Marco Amherd möchte mit seinen Programmen «Geschichten erzählen». Dabei ist für ihn auch die Verbindung zur Literatur wichtig. Die jungen Musikerinnen und Musiker, die Amherd alle persönlich ausgewählt hat, sind offen dafür. Auch Reto Bieri hatte schon in den einzelnen Konzerten mit dem Festivalmotto gespielt und besondere Programme komponiert. Der von Oliver Schnyder eingeführte Very-Young-Artists-Kurs wurde in diesem Jahr fortgeführt. Amherd muss in Davos nicht das Rad neu erfinden. «Ich sehe mich durchaus in Kontinuität zu meinen Vorgängern», sagt er.
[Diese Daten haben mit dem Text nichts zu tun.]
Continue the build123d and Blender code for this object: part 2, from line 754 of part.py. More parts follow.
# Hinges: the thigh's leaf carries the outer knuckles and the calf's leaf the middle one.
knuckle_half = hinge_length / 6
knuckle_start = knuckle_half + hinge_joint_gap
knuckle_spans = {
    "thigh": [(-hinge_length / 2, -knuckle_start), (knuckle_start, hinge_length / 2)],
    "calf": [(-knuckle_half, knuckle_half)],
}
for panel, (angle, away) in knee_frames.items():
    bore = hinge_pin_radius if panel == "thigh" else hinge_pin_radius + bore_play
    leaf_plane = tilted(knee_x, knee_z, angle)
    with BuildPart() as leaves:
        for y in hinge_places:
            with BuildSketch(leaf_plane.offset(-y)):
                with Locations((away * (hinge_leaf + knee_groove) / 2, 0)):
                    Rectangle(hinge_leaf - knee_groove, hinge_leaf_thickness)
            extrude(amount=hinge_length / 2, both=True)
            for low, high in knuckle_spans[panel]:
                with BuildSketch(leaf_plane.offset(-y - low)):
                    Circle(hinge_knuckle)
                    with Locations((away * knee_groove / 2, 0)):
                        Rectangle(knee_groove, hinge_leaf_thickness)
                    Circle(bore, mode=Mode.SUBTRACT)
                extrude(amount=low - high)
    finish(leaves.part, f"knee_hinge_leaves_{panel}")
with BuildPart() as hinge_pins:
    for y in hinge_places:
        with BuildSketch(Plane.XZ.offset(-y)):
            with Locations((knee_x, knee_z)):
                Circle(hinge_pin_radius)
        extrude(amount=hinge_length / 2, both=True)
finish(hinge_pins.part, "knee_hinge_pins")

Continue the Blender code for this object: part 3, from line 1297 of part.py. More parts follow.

Eigene Ideen hat er trotzdem. «Ich möchte die Vokalmusik noch stärker in den Vordergrund stellen. Ausserdem haben wir mit Cardinal Complex eine Alte-Musik-Formation beim Festival – auch dieser Bereich ist mir sehr wichtig.» Dass er mit einer elektroakustischen Anlage der Firma Müller BBM, die er selbst am Tablet steuert, die Akustik im Hotel Schweizerhof um Längen verbessert hat, berichtet er erst auf Nachfrage.

Das Davos-Festival ist auch ein Musikfestival der besonderen Orte. Mit der Bergbahn geht es hoch auf 1861 Meter zum Hotel Schatzalp. Vor der Jugendstilfassade spielt am frühen Abend ein erst beim Festival zusammengestelltes Bläserquintett beim dreiteiligen Konzertabend «Übersinnlich» mit «kulinarischen Intermezzi» Samuel Barbers Summer Music zu Quiche und Prosecco, ehe sich das Publikum ins feudale Innere begibt, um, gestärkt von Bündner Gerstensuppe, in Marin Marais Le tableau de l’operation de la taille musikalisch einer Gallenblasen-Entfernung beizuwohnen. Marco Amherd liest die entscheidenden OP-Schritte auf Französisch vor (Cembalo: Matías Lanz). Beim Einsatz des Skalpells hört man den Schmerz in höchsten Tönen der Gambe (Alex Jellici). Allmählich geht die Sonne unter und es wird dunkler im Saal. Die Tischlampen verbreiten Wohnzimmeratmosphäre. Anton Spronk modelliert auf dem Cello Al fresco von Composer in residence Gerald Resch. Und Amanda Taurina (Oboe), Marie Boichard (Fagott) und Frederic Bager (Klavier) beglücken mit einer flinken, vitalen Version von Francis Poulencs Trio. Das grandiose musikalische Finale wird regional abgerundet mit einem Röteli, dem feinen Bündner Kirschlikör. Danach bringt die Schatzalpbahn zu später Stunde die Besucher musikalisch erfüllt und kulinarisch befriedigt wieder ins.